**Records for processing:**
* * * *

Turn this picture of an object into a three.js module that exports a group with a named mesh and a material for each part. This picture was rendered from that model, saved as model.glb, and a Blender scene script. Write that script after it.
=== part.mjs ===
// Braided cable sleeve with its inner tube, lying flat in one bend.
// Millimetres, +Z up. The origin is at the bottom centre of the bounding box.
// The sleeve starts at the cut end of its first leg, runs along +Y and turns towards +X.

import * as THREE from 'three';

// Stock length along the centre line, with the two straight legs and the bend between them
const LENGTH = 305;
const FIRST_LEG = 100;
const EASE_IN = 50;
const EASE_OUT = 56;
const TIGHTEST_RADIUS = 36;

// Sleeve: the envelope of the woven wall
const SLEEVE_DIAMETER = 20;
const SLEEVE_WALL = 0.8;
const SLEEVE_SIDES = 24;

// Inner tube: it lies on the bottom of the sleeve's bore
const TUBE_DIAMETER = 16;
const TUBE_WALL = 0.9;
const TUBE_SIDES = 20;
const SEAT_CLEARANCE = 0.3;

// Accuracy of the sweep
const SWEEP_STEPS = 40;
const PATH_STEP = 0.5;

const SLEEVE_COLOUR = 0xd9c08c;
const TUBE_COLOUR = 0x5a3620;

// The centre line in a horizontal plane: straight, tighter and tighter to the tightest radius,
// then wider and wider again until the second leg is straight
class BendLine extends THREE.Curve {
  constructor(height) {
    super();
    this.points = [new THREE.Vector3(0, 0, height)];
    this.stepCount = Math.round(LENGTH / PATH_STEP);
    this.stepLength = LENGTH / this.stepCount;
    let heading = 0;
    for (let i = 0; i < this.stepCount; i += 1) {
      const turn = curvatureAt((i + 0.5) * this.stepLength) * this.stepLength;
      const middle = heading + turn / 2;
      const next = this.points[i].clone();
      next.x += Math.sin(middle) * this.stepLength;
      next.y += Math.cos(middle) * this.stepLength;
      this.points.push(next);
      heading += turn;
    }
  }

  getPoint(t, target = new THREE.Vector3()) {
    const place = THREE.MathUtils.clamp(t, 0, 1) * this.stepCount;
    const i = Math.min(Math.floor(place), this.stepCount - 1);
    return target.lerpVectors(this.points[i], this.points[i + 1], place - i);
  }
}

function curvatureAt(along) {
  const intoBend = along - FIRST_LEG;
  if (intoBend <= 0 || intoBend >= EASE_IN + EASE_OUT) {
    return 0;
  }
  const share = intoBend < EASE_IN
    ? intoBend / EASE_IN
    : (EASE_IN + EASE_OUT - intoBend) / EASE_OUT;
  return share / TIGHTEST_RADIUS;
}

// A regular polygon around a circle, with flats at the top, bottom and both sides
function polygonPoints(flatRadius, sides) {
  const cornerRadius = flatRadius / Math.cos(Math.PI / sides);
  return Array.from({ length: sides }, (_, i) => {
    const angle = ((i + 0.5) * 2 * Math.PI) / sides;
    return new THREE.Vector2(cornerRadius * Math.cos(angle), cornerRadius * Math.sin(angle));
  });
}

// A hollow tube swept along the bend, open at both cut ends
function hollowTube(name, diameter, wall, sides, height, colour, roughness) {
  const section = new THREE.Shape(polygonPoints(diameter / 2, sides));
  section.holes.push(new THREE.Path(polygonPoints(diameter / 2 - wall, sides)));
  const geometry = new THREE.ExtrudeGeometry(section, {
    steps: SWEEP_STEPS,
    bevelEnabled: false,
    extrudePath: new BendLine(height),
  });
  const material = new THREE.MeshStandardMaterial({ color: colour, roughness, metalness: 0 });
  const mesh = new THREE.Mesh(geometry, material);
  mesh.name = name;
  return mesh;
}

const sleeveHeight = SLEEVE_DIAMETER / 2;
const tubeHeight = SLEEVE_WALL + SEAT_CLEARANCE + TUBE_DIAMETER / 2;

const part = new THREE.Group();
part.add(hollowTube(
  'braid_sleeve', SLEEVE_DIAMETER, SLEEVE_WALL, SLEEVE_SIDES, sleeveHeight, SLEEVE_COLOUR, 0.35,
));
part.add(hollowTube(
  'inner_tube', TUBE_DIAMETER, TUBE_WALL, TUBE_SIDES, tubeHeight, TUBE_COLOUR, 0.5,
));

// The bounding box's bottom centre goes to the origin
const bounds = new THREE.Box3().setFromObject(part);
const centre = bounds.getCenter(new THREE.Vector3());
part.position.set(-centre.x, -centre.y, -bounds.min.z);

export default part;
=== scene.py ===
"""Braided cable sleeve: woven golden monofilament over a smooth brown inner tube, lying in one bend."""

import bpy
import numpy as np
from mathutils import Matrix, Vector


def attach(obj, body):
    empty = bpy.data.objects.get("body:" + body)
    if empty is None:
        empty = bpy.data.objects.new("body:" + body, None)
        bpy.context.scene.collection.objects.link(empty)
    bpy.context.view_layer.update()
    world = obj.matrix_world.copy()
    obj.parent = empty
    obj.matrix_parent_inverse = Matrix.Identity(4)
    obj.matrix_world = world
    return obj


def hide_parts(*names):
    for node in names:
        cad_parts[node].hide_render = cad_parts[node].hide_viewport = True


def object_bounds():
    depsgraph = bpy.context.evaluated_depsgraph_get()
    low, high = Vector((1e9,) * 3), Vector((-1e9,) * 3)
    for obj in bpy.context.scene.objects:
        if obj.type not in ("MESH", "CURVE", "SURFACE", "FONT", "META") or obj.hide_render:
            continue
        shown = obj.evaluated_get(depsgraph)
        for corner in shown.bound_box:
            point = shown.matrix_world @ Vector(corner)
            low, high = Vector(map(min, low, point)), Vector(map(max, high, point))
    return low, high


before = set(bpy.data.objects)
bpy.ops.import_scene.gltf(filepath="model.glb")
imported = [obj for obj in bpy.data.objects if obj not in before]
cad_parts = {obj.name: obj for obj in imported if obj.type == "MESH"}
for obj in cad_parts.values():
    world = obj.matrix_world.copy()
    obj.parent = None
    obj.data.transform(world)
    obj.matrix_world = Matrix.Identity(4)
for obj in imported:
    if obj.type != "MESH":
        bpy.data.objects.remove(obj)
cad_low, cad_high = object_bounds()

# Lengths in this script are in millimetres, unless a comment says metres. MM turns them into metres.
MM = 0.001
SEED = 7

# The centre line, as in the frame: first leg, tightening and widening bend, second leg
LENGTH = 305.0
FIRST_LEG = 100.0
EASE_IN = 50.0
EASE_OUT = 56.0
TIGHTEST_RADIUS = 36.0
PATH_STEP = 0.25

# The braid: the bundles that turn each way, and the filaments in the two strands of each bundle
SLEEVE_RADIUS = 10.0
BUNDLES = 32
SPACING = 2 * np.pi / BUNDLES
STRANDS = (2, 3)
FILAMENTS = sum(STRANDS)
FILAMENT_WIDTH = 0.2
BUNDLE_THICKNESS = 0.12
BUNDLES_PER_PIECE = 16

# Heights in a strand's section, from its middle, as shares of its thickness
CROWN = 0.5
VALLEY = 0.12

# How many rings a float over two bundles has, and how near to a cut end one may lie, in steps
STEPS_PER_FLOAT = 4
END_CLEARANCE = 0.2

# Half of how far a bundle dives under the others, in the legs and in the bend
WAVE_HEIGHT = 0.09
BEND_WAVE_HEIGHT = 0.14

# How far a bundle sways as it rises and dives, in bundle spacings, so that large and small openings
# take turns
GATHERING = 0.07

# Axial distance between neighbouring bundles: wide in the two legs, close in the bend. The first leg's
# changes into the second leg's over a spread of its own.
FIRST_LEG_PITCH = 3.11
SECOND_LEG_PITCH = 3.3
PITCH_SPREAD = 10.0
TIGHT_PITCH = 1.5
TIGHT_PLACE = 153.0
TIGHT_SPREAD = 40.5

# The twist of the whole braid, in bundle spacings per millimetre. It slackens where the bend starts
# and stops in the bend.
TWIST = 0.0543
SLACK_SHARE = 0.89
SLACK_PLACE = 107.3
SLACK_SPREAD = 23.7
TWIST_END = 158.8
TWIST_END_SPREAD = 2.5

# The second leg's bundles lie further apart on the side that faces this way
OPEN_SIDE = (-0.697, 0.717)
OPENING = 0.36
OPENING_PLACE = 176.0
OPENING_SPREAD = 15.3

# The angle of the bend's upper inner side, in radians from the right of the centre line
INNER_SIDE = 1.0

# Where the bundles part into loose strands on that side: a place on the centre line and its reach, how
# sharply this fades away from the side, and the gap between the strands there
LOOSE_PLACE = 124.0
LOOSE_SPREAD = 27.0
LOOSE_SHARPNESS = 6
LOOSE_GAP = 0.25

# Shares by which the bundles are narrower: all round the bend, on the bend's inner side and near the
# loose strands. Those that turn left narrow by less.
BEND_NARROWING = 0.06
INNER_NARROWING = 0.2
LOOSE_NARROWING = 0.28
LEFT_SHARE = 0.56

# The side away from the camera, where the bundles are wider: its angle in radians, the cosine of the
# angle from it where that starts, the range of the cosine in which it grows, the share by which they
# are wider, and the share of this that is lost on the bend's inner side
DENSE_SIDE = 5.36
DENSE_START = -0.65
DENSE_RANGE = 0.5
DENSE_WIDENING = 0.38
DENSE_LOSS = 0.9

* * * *

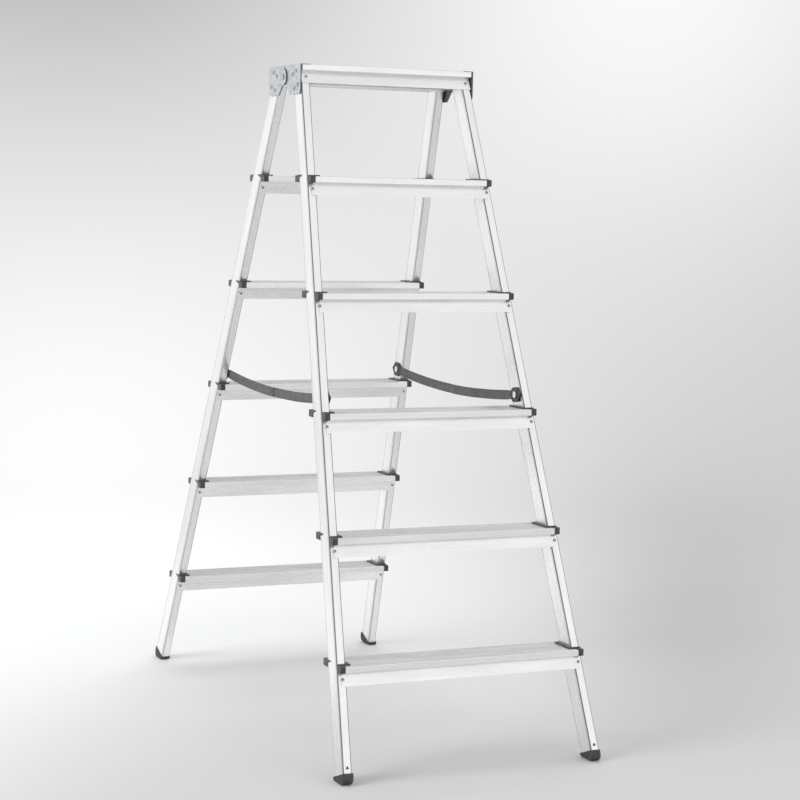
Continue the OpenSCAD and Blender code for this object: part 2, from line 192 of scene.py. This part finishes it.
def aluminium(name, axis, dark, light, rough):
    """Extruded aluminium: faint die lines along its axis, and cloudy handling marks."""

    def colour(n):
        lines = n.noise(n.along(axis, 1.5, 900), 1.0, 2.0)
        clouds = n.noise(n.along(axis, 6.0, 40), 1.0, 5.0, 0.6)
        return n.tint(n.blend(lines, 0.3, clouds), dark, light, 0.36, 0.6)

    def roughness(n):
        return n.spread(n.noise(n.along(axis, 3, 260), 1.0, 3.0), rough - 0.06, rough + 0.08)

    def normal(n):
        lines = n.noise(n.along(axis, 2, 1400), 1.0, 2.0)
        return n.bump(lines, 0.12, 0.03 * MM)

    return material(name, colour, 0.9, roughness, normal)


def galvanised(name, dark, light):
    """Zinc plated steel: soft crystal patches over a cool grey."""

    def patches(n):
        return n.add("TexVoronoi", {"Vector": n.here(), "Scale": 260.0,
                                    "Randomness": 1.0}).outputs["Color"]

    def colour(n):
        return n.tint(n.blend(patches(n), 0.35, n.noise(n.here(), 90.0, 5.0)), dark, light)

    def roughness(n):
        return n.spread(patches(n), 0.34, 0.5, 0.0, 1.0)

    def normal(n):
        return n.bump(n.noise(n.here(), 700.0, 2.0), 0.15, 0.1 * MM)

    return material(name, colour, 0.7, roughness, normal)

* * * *

**Exercise objective:** Only the lines from the one containing "const part = new THREE.Group();" to the one containing "if obj.type not" are to be printed, both ends included, exactly as written.

**Response to this exercise:**
const part = new THREE.Group();
part.add(hollowTube(
  'braid_sleeve', SLEEVE_DIAMETER, SLEEVE_WALL, SLEEVE_SIDES, sleeveHeight, SLEEVE_COLOUR, 0.35,
));
part.add(hollowTube(
  'inner_tube', TUBE_DIAMETER, TUBE_WALL, TUBE_SIDES, tubeHeight, TUBE_COLOUR, 0.5,
));

// The bounding box's bottom centre goes to the origin
const bounds = new THREE.Box3().setFromObject(part);
const centre = bounds.getCenter(new THREE.Vector3());
part.position.set(-centre.x, -centre.y, -bounds.min.z);

export default part;
=== scene.py ===
"""Braided cable sleeve: woven golden monofilament over a smooth brown inner tube, lying in one bend."""

import bpy
import numpy as np
from mathutils import Matrix, Vector


def attach(obj, body):
    empty = bpy.data.objects.get("body:" + body)
    if empty is None:
        empty = bpy.data.objects.new("body:" + body, None)
        bpy.context.scene.collection.objects.link(empty)
    bpy.context.view_layer.update()
    world = obj.matrix_world.copy()
    obj.parent = empty
    obj.matrix_parent_inverse = Matrix.Identity(4)
    obj.matrix_world = world
    return obj


def hide_parts(*names):
    for node in names:
        cad_parts[node].hide_render = cad_parts[node].hide_viewport = True


def object_bounds():
    depsgraph = bpy.context.evaluated_depsgraph_get()
    low, high = Vector((1e9,) * 3), Vector((-1e9,) * 3)
    for obj in bpy.context.scene.objects:
        if obj.type not in ("MESH", "CURVE", "SURFACE", "FONT", "META") or obj.hide_render:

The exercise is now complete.